First Triad truck featured in Behind The Wheel.
One feature that really takes off with this food truck is its approach to local. From the name of the truck down to the food source, local is apparent. Wright Up Ur Galley took flight in November 2013 and has been soaring since. It’s hard not to notice the truck with its purple dominant color scheme with yellow and reddish-orange highlights, its no surprise it won a design award.
The truck is a family-oriented business owned by Dan and Robert with Robert’s son, Shawn, and Nikki, Shawn’s girlfriend, operating it. Both Dan and Robert’s spouses are involved with Robert’s wife keeping track of scheduling and events and Dan’s wife preparing homemade falafel, hummus, and occasional desserts. While Wright Up Ur Galley landed at Potent Potables, I leaped at an opportunity to get Behind The Wheel (maybe cockpit for this installment).
A question everyone seems to ask, what is in the name?

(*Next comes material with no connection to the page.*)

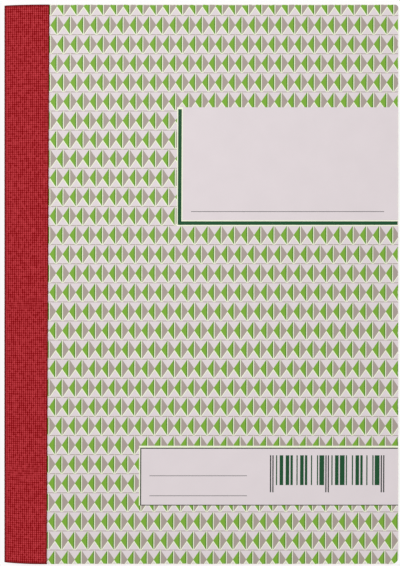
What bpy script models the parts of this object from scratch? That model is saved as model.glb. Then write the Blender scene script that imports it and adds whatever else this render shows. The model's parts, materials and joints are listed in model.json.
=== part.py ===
"""Side-stitched carbonless book: fifty three-part sets between covers, under a cloth spine tape.

The closed book lies on its back cover. X runs from the spine to the fore edge, Y from the foot to
the head, Z up out of the front cover, and the origin is under the middle of the book. Lengths are
in metres. The leaves are bound along a strip beside the spine, where two wire staples squeeze them
together under the tape. The covers and the leaves of the top set turn on the edge of that strip.
"""

import math

import bmesh
import bpy
from mathutils import Matrix, Vector

# Trimmed book
BOOK_WIDTH = 0.148
BOOK_LENGTH = 0.210
HEAD_CORNER_RADIUS = 0.0015
FOOT_CORNER_RADIUS = 0.0028

# Paper and board
SET_COUNT = 50
LEAVES_PER_SET = 3
LEAF_THICKNESS = 0.000055
LEAF_GAP = 0.00002
FRONT_COVER_THICKNESS = 0.00035
BACK_COVER_THICKNESS = 0.0007
COVER_GAP = 0.00005

# Sets below the top one that are solids of their own; the rest of the block is one more
SINGLE_LOWER_SETS = 47

# Loose writing shield under the top set
SHIELD_THICKNESS = 0.0004
SHIELD_FORE_INSET = 0.0010
SHIELD_INNER_INSET = 0.0005
SHIELD_END_INSET = 0.0015

# Cloth tape round the spine
TAPE_THICKNESS = 0.00028
TAPE_LAP = 0.0164
TAPE_SINK = 0.00002
GLUE_GAP = 0.00005

# How the stitching squeezes the bound strip
SPINE_SQUEEZE = 0.00055
SPINE_ROUNDING = 0.0009
LEAF_SLOPE_RUN = 0.0040

# Wire staples through the bound strip
WIRE_DIAMETER = 0.0005
WIRE_BEND_RADIUS = 0.00035
WIRE_SINK = 0.00002
WIRE_CLEARANCE = 0.00004
CROWN_LENGTH = 0.0120
CLINCH_LENGTH = 0.0045
STAPLE_SPACING = 0.105
STAPLE_FROM_SPINE = 0.0075

# Turning covers and leaves
HINGE_CLEARANCE = 0.00015
HINGE_RISE = 0.0001

# Tear line of the white and yellow leaves
PERFORATION_FROM_HINGE = 0.0050
PERFORATION_CUT = 0.0021
PERFORATION_TIE = 0.0009
PERFORATION_WIDTH = 0.0002

# Facets
COVER_CORNER_STEPS = 6
LEAF_CORNER_STEPS = 3
TAPE_CORNER_STEPS = 6
WIRE_BEND_STEPS = 3

# Places along X
SPINE_X = -BOOK_WIDTH / 2
FORE_X = BOOK_WIDTH / 2
BLOCK_SPINE_X = SPINE_X + TAPE_THICKNESS + GLUE_GAP
TAPE_EDGE_X = SPINE_X + TAPE_LAP
SLOPE_END_X = TAPE_EDGE_X + LEAF_SLOPE_RUN
HINGE_X = TAPE_EDGE_X + HINGE_CLEARANCE
TURNING_X = HINGE_X + HINGE_CLEARANCE
STAPLE_X = SPINE_X + STAPLE_FROM_SPINE

# Heights in the loose part of the book, from the back cover up
LEAF_PITCH = LEAF_THICKNESS + LEAF_GAP
SET_PITCH = LEAVES_PER_SET * LEAF_PITCH
BLOCK_BOTTOM = BACK_COVER_THICKNESS + COVER_GAP
SHIELD_BOTTOM = BLOCK_BOTTOM + (SET_COUNT - 1) * SET_PITCH
TOP_SET_BOTTOM = SHIELD_BOTTOM + SHIELD_THICKNESS + LEAF_GAP
FRONT_COVER_BOTTOM = TOP_SET_BOTTOM + SET_PITCH
BOOK_THICKNESS = FRONT_COVER_BOTTOM + FRONT_COVER_THICKNESS

# The bound strip has no shield in it, and the tape lies on it
SHIELD_STEP = TOP_SET_BOTTOM - SHIELD_BOTTOM
BOUND_HEIGHT = BOOK_THICKNESS - SHIELD_STEP
HALF_AT_TAPE_EDGE = BOOK_THICKNESS / 2 - TAPE_SINK - TAPE_THICKNESS - GLUE_GAP
HALF_AT_SPINE = HALF_AT_TAPE_EDGE - SPINE_SQUEEZE
SQUEEZE_SLOPE = math.atan2(SPINE_SQUEEZE, TAPE_EDGE_X - BLOCK_SPINE_X)

# Hinge lines of the two covers
FRONT_HINGE_Z = BOOK_THICKNESS + HINGE_RISE
BACK_HINGE_Z = -HINGE_RISE


def clear_scene():
    """Remove what the scene holds, so that the book stands alone."""
    for scene_object in list(bpy.data.objects):
        bpy.data.objects.remove(scene_object, do_unlink=True)


def material(name, colour, roughness, metallic=0.0):
    """Plain surface with the colour of its piece."""
    surface = bpy.data.materials.get(name)
    if surface is None:
        surface = bpy.data.materials.new(name)
        surface.use_nodes = True
        shader = surface.node_tree.nodes["Principled BSDF"]
        shader.inputs["Base Color"].default_value = (*colour, 1.0)
        shader.inputs["Roughness"].default_value = roughness
        shader.inputs["Metallic"].default_value = metallic
        surface.diffuse_color = (*colour, 1.0)
    return surface


def printed_card():
    return material("printed_card", (0.46, 0.52, 0.36), 0.45)


def grey_board():
    return material("grey_board", (0.36, 0.34, 0.31), 0.85)


def plain_card():
    return material("plain_card", (0.62, 0.58, 0.50), 0.80)


def red_book_cloth():
    return material("red_book_cloth", (0.36, 0.02, 0.025), 0.75)


def staple_wire():
    return material("staple_wire", (0.62, 0.62, 0.60), 0.30, 1.0)


def white_paper():
    return material("white_paper", (0.86, 0.86, 0.84), 0.80)


def yellow_paper():
    return material("yellow_paper", (0.87, 0.76, 0.28), 0.80)


def pink_paper():
    return material("pink_paper", (0.86, 0.48, 0.52), 0.80)


def layered_paper():
    return material("layered_paper", (0.84, 0.70, 0.58), 0.85)


def link_object(name, data, surface):
    """Put a new object with its surface into the scene."""
    data.materials.append(surface)
    new_object = bpy.data.objects.new(name, data)
    bpy.context.scene.collection.objects.link(new_object)
    return new_object


def move_origin(piece, x, y, z):
    """Put the object's origin at a point and leave its shape where it is."""
    place = Vector((x, y, z))
    piece.data.transform(Matrix.Translation(-place))
    piece.location = place


def shade_round(mesh):
    """Smooth shading that keeps the real edges sharp."""
    mesh.shade_smooth()
    mesh.set_sharp_from_angle(angle=math.radians(35))


def arc(centre_a, centre_b, radius, start_degrees, end_degrees, steps):
    """Points along an arc, its two ends included."""
    points = []
    for step in range(steps + 1):
        turn = math.radians(start_degrees + (end_degrees - start_degrees) * step / steps)
        points.append((centre_a + radius * math.cos(turn), centre_b + radius * math.sin(turn)))
    return points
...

Seems like an obvious question, but there is more to it than first perceptions. Yes, it is play on Wright Brothers’ First Flight in North Carolina. But the premise really comes from the saying “Right up your alley”. The saying exemplifies the food options the guest can expect. With a cuisine that ranges from healthy, vegetarian items to classic, traditional items – the guest should think its up their alley. Changing the words to more aeronautical puns is based on Dan and Robert’s appreciation to aviation. Further a galley is right up your initial thoughts. A galley is a the ship’s kitchen that is laid out efficiently with longitudinal units and overhead cabinets. With a food truck’s operating space having to be efficient its space, the galley easily came to mind.

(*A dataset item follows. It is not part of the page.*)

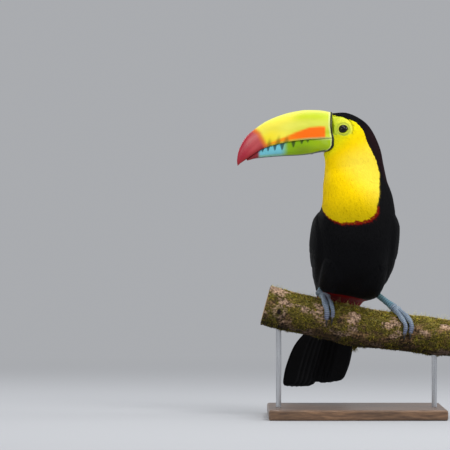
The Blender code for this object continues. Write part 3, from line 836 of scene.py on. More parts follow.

In addition to the name, how else is the area tied to the truck?
Talking with Shawn, I really enjoy their local focus. One place they shop for ingredients is E.G. Forrest, which Shawn described as a smaller, regional distributor. When they can, they also like to go to the farmers markets and purchase local produce. Shawn also likes to use that produce at the same markets where it was purchased to highlight the local farms.
Where did you guys start?
Shawn started working in the kitchen for 12 years for a country club. And then, he wanted a new experience, a new challenge. Then he landed Wright Up Ur Galley, which he enjoys. It gives him something different each day and he has opportunity to introduce new items, or specials. He really enjoys the cooking side, which is why most guests will see Nikki when ordering. Nikki’s experience comes from the front of the house with serving experience. Comfortable talking to others as well as operating their POS terminal, the two of them work well on the truck.

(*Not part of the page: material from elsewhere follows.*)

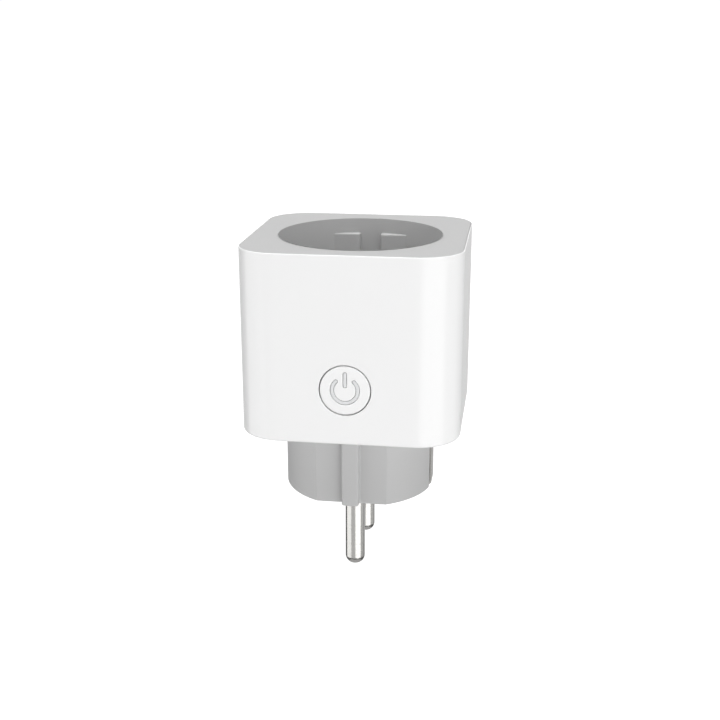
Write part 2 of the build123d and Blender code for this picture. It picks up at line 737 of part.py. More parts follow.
# The power symbol, a translucent light guide pressed into the cap
with BuildPart() as button_symbol:
    with BuildSketch(Plane.XZ.offset(cap_front_y - 0.08)):
        add(power_symbol.sketch)
    extrude(amount=-(symbol_depth - 0.08))
button_symbol.part.label = "button_symbol"
export_step(button_symbol.part, "parts/button_symbol.step")


# Four case screws, driven up from the underside of the sleeve into the cover's posts
with BuildPart() as case_screws:
    head_top_z = shoulder_z + screw_head_height + 0.6
    with BuildSketch(Plane.XY.offset(head_top_z - screw_head_height)):
        with Locations(*screw_places):
            Circle(screw_head_radius)
    extrude(amount=screw_head_height)
    fillet(case_screws.faces().group_by(Axis.Z)[0].edges(), 0.4)
    with BuildSketch(Plane.XY.offset(head_top_z)):
        with Locations(*screw_places):
            Circle(screw_radius)
    extrude(amount=screw_top_z - head_top_z - 0.5)
    # three-lobed driver recess
    with BuildSketch(Plane.XY.offset(head_top_z - screw_head_height)):
        with Locations(*screw_places):
            RegularPolygon(1.2, 3)
    extrude(amount=1.0, mode=Mode.SUBTRACT)
case_screws.part.label = "case_screws"
export_step(case_screws.part, "parts/case_screws.step")
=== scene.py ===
import json
from math import cos, degrees, radians, sin, sqrt

import bmesh
import bpy
import numpy as np
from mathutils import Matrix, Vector
from mathutils.geometry import tessellate_polygon


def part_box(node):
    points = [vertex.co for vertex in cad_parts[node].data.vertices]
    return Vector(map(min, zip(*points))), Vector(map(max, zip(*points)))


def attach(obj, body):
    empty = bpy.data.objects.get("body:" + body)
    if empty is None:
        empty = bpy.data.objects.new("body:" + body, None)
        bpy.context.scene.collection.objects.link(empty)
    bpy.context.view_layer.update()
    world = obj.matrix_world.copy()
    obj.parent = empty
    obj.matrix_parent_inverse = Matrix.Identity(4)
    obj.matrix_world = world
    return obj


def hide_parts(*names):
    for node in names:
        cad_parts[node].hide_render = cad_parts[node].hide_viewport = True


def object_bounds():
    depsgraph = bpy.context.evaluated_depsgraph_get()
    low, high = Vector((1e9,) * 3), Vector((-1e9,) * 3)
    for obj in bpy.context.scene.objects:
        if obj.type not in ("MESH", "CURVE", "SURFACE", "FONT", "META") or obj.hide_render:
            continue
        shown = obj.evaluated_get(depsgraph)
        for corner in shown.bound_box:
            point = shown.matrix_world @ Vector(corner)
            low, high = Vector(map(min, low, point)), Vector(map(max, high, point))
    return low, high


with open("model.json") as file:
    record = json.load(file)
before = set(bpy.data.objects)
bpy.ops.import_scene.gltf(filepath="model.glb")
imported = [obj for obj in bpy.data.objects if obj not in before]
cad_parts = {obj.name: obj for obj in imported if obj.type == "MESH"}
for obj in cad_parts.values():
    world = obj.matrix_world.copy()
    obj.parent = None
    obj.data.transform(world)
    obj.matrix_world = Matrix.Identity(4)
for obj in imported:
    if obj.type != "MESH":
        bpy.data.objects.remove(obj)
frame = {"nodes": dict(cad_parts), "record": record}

bl_info = {
    "name": "Smart Plug",
    "version": (1, 0, 0),
    "blender": (4, 5, 0),
    "location": "View3D > Sidebar > Smart Plug",
    "description": "Builds the visible shells, finishes and studio of a square smart plug",
    "category": "Object",
}

MM = 0.001
CAD_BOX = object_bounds()
SLEEVE_LOW, SLEEVE_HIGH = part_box("housing_sleeve")
COVER_LOW, COVER_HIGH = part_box("socket_cover")
CAP_LOW, CAP_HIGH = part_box("button_cap")
SCREW_LOW, SCREW_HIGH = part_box("case_screws")
STRIP_LOW, STRIP_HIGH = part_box("plug_earth_right")
MOUNTS = {mount["name"]: mount for mount in frame["record"]["mounts"]}
TURN = 2 * np.pi

MERGE_DISTANCE = 0.0005 * MM
LEDGE_DEPTH = 2 * MM
PIN_SHANK = 2.0 * MM
SCREW_HEAD = 2.5 * MM
SCREW_REACH = (SCREW_HIGH.x - SCREW_LOW.x) / 2 - SCREW_HEAD
SCREW_PLACES = [(x, y) for x in (-SCREW_REACH, SCREW_REACH) for y in (-SCREW_REACH, SCREW_REACH)]
FLOOR_GAP = 0.05 * MM
AIM_X = -0.16 * MM
AIR_GLOW = 0.14
GRAIN = 0.28 * MM
DRIFT_WIDTH = 50 / 3 * MM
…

I see cheesesteaks, paninis and falafel. How do you describe your cuisine?
Is it American cuisine with a Mediterranean twist or Mediterranean with an American twist? If you ask Dan: the choices are a diverse menu with a focus is on gourmet sandwiches consisting of traditional American favorites and a strong Mediterranean influence. Either way you look at it, the menu opens opportunities for great food with healthy and vegetarian options. A great example of this Mediterranean-American fusion is the Greek Philly (a mix of the classic Philly and a Greek Pita). If Mediterranean fusion is in your no-fly zone, there is chicken souvlaki for the traditionalist. Another example of the American/Mediterranean twist is Shawn’s choice of ciabatta bread for his burgers over the current trend to use a brioche bun. I don’t know why, but something about the texture and density of ciabatta just seems delicious.
What have you learned over the year?
Running a food truck takes a lot of hard work, dedication, and long hours. They also noticed North Carolina’s diversity based on the food people eat from the truck.
They learned about how to manage large events. During large events, they limit the number of outstanding tickets to five. They decided this after responding to Facebook comments where guests relayed their displeasure of long wait times. Since the change, guests have been more satisfied.
They also enjoy being a part of the food truck boom that they feel is redefining the food and beverage industry,
What is your favorite menu item?
The Chipotle Panini is one of Shawn’s favorites. It started as a special. And like all specials in the food industry, they eventually make the cut to the menu. The panini includes chicken, bacon, provolone cheese, avocado, and a chipotle-adobo sauce. My most recent visit explored the Southwestern style burger, a special similar to Shawn’s favorite. This a burger with chipotle sauce, pico de gallo, avocado, jalapeño, bacon, and provolone. I really enjoy the subtle heat that didn’t turn on the afterburners on my taste buds.
What is next?
With the truck almost paid off, the next step can be either another truck or perhaps a commissary location to share among other local food trucks.
What do you do for fun?
Note: I may have to retire this question, because most food truck operators look at me with the “Are you nuts” look or perhaps “Free time? What free time?
Shawn is originally from Michigan. So he cheers for Michigan (“Go Blue”) and Detroit-area teams. He did make time to see the Lions play the Panthers in Charlotte and will make time for the Red Wings when they play the Canes this season. Otherwise, its spending time with Shawn’s dogs, Nikki with her daughter, or prepping late at night for the next shift.
Where else do you land?
Mostly in the Triad area. You can catch them at Potent Potables on Mondays and frequently at North Carolina A&T’s campus. They are also at most Triad food truck festivals and events.